-- START --
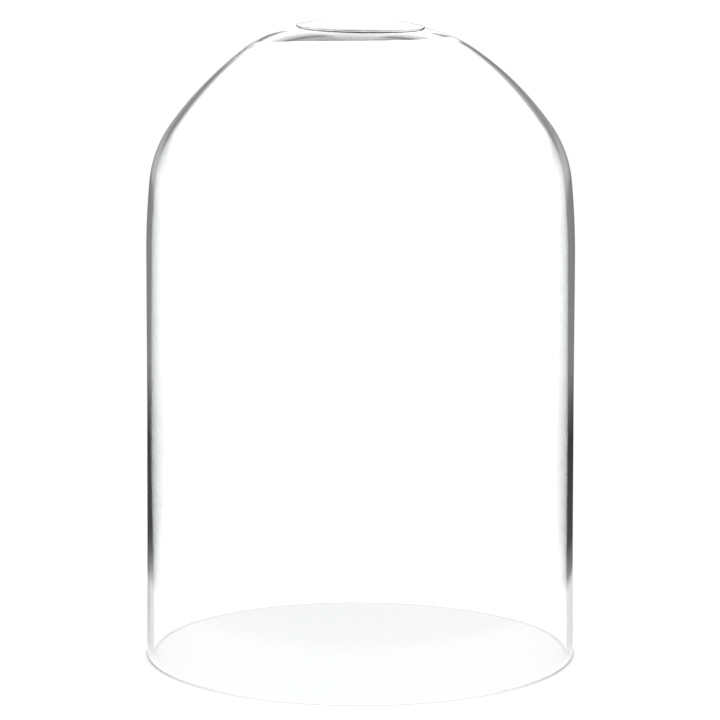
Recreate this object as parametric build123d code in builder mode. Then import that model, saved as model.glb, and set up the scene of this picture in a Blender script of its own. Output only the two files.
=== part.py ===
from build123d import *
import os

# Bell jar dome: a clear blown-glass cloche, open at the bottom, with a heavier disc of glass at its crown.
# Millimetres, +Z up. The origin is the centre of the flat ring that the rim stands on.
# Both sub-parts are solids of revolution about Z, drawn as half sections on the XZ plane.

# Overall
dome_height = 256.9  # rim to the tip of the crown disc
rim_radius = 86.0  # outside radius of the rim
wall = 2.25  # thickness of the wall, the shoulder and the haunch

# Outside of the shell, from the top of the wall to the crown: radius of each arc and its turn in degrees
spring_radius = 85.0
spring_height = 161.7
lean_radius = 286.2
lean_turn = 6.1
shoulder_radius = 44.7
shoulder_turn = 29.2
haunch_radius = 129.8
haunch_turn = 19.0

# Inside of the shell: the mouth is a true cylinder that a base's raised ring can enter, and the
# crown bends sooner inside than outside, so the glass thickens towards its middle
mouth_radius = rim_radius - wall
mouth_depth = 12.0
rim_chamfer = 0.4
crown_inner_radius = 38.0
crown_inner_turn = 90.0 - lean_turn - shoulder_turn - haunch_turn

# Crown disc, and the flat land of the shell that it is fused to
disc_radius = 25.4
disc_slope = 10.3
disc_edge_round = 0.35
tip_radius = 8.0
land_height = 251.7

UP = (0, 1)
DOWN = (0, -1)
OUTWARD = (1, 0)

os.makedirs("parts", exist_ok=True)

# Shell: ground rim, a wall that flares a little towards it, the shoulder's three arcs, a thickening crown
with BuildPart() as dome_shell:
    with BuildSketch(Plane.XZ) as shell_section:
        with BuildLine():
            outer_wall = TangentArc((spring_radius, spring_height), (rim_radius, 0), tangent=DOWN)
            outer_lean = JernArc(outer_wall @ 0, UP, lean_radius, lean_turn)
            outer_shoulder = JernArc(outer_lean @ 1, outer_lean % 1, shoulder_radius, shoulder_turn)
            outer_haunch = JernArc(outer_shoulder @ 1, outer_shoulder % 1, haunch_radius, haunch_turn)
            outer_crown = TangentArc(outer_haunch @ 1, (disc_radius, land_height), tangent=outer_haunch % 1)
            land = Line(outer_crown @ 1, (0, land_height))

            mouth = Line((mouth_radius, 0), (mouth_radius, mouth_depth))
            inner_wall = TangentArc((spring_radius - wall, spring_height), mouth @ 1, tangent=DOWN)
            inner_lean = JernArc(inner_wall @ 0, UP, lean_radius - wall, lean_turn)
            inner_shoulder = JernArc(inner_lean @ 1, inner_lean % 1, shoulder_radius - wall, shoulder_turn)
            inner_haunch = JernArc(inner_shoulder @ 1, inner_shoulder % 1, haunch_radius - wall, haunch_turn)
            inner_crown = JernArc(inner_haunch @ 1, inner_haunch % 1, crown_inner_radius, crown_inner_turn)
            ceiling = Line(inner_crown @ 1, (0, (inner_crown @ 1).Y))

            Line(land @ 1, ceiling @ 1)
            Line(mouth @ 0, outer_wall @ 1)
        make_face()
        chamfer(shell_section.vertices().group_by(Axis.Y)[0], rim_chamfer)
    revolve(axis=Axis.Z)
dome_shell.part.label = "dome_shell"
export_step(dome_shell.part, "parts/dome_shell.step")

# Crown disc: a shallow cone of glass with a rounded tip and a soft edge, standing on the land
with BuildPart() as crown_disc:
    with BuildSketch(Plane.XZ) as disc_section:
        with BuildLine():
            tip = JernArc((0, dome_height), OUTWARD, tip_radius, -disc_slope)
            cone = PolarLine(
                tip @ 1, disc_radius - (tip @ 1).X, direction=tip % 1, length_mode=LengthMode.HORIZONTAL
            )
            edge = Line(cone @ 1, (disc_radius, land_height))
            underside = Line(edge @ 1, (0, land_height))
            Line(underside @ 1, tip @ 0)
        make_face()
        fillet(disc_section.vertices().group_by(Axis.X)[-1].sort_by(Axis.Y)[-1], disc_edge_round)
    revolve(axis=Axis.Z)
crown_disc.part.label = "crown_disc"
export_step(crown_disc.part, "parts/crown_disc.step")
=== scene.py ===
import math

import bmesh
import bpy
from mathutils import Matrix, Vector


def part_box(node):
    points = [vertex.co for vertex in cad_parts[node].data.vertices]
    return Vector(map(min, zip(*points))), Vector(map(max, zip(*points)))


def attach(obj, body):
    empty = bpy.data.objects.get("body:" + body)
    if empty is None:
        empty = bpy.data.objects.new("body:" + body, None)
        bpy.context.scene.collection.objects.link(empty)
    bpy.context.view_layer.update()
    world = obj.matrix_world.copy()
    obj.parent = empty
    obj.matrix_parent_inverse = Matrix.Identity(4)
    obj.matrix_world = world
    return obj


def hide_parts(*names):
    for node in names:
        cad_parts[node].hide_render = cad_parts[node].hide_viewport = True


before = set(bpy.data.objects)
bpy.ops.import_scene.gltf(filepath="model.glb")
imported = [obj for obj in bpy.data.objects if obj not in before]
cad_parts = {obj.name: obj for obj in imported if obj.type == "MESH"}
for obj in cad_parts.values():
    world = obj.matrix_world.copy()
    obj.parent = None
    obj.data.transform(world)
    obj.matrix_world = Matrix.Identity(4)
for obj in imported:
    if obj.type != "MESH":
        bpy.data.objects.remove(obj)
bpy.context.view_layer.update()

MM = 0.001

# Sizes that the frame fixes
shell_low, shell_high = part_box("dome_shell")
disc_low, disc_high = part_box("crown_disc")
DOME_HEIGHT = disc_high.z
LAND_HEIGHT = shell_high.z
RIM_RADIUS = (shell_high.x - shell_low.x) / 2
DISC_RADIUS = (disc_high.x - disc_low.x) / 2

# The section's own proportions, as in the CAD, which is drawn with a rim of this radius
DRAWN_RIM_RADIUS = 86 * MM
SCALE = RIM_RADIUS / DRAWN_RIM_RADIUS
WALL = 2.25 * MM * SCALE
SPRING_RADIUS = 85.0 * MM * SCALE
SPRING_HEIGHT = 161.7 * MM * SCALE
SHOULDER_ARCS = (
    (286.2, 6.1, 8),
    (44.7, 29.2, 34),
    (129.8, 19.0, 26),
)  # radius in mm, turn in degrees and steps of each outside arc above the spring line
CROWN_INNER_RADIUS = 38.0 * MM * SCALE
DISC_SLOPE = 10.3  # degrees
TIP_RADIUS = 8.0 * MM * SCALE

# Softer edges than the CAD's, and the air gap that shows as a line round the disc's foot
RIM_ROUND = 0.4 * MM * SCALE
DISC_EDGE_ROUND = 0.55 * MM * SCALE
DISC_FOOT_ROUND = 0.04 * MM * SCALE
SEAM = 0.03 * MM

# Mesh: points round each ring, and steps along each stretch of the section
SEGMENTS = 288
WALL_STEPS = 34
CROWN_INNER_STEPS = 64
CEILING_STEPS = 20
CROWN_OUTER_STEPS = 40
LAND_STEPS = 6
RIM_STEPS = 6
UNDERSIDE_STEPS = 6
FOOT_STEPS = 6
EDGE_STEPS = 8
CONE_STEPS = 18
TIP_STEPS = 8

# Blown-glass irregularity. Heights are in parts of the dome's height
LEAN = 0.25 * MM  # of the crown to one side
LEAN_RISE = (0.0, 0.7)
OVAL = 0.10 * MM
OVAL_TURN = 0.7
RIPPLE = 0.05 * MM
RIPPLES_ROUND = 3
RIPPLE_TWIST = 9
RIPPLES_UP = 17
RIPPLE_SWAY = 1.3
CORE_SHIFT = 0.24 * MM  # of the inside surface off centre
CORE_SWAY = 0.4
CORE_BEND = 5
THINNING = 0.25 * MM  # of the wall low down, and its thickening at the shoulder
THIN_TO_THICK = (0.3, 0.8)
FREE_RISE = (0.0, 0.3)  # the rim stays true, and above it the surface wanders
FREE_RADII = (0.5, 0.9)  # the crown's middle stays true as well, in parts of the rim's radius
DISC_TILT = 1.0  # degrees
TILT_RISE = (0.8, 0.97)
TILT_RADII = (1.1, 2.6)  # where the shell takes up the disc's tilt, in parts of the disc's radius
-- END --
** YOUR INSTRUCTIONS **
From the line with "bpy.data.objects.remove(obj)" through the line with "TIP_STEPS = 8", set down every line exactly and nothing besides.

** EXERCISE SOLUTION **
        bpy.data.objects.remove(obj)
bpy.context.view_layer.update()

MM = 0.001

# Sizes that the frame fixes
shell_low, shell_high = part_box("dome_shell")
disc_low, disc_high = part_box("crown_disc")
DOME_HEIGHT = disc_high.z
LAND_HEIGHT = shell_high.z
RIM_RADIUS = (shell_high.x - shell_low.x) / 2
DISC_RADIUS = (disc_high.x - disc_low.x) / 2

# The section's own proportions, as in the CAD, which is drawn with a rim of this radius
DRAWN_RIM_RADIUS = 86 * MM
SCALE = RIM_RADIUS / DRAWN_RIM_RADIUS
WALL = 2.25 * MM * SCALE
SPRING_RADIUS = 85.0 * MM * SCALE
SPRING_HEIGHT = 161.7 * MM * SCALE
SHOULDER_ARCS = (
    (286.2, 6.1, 8),
    (44.7, 29.2, 34),
    (129.8, 19.0, 26),
)  # radius in mm, turn in degrees and steps of each outside arc above the spring line
CROWN_INNER_RADIUS = 38.0 * MM * SCALE
DISC_SLOPE = 10.3  # degrees
TIP_RADIUS = 8.0 * MM * SCALE

# Softer edges than the CAD's, and the air gap that shows as a line round the disc's foot
RIM_ROUND = 0.4 * MM * SCALE
DISC_EDGE_ROUND = 0.55 * MM * SCALE
DISC_FOOT_ROUND = 0.04 * MM * SCALE
SEAM = 0.03 * MM

# Mesh: points round each ring, and steps along each stretch of the section
SEGMENTS = 288
WALL_STEPS = 34
CROWN_INNER_STEPS = 64
CEILING_STEPS = 20
CROWN_OUTER_STEPS = 40
LAND_STEPS = 6
RIM_STEPS = 6
UNDERSIDE_STEPS = 6
FOOT_STEPS = 6
EDGE_STEPS = 8
CONE_STEPS = 18
TIP_STEPS = 8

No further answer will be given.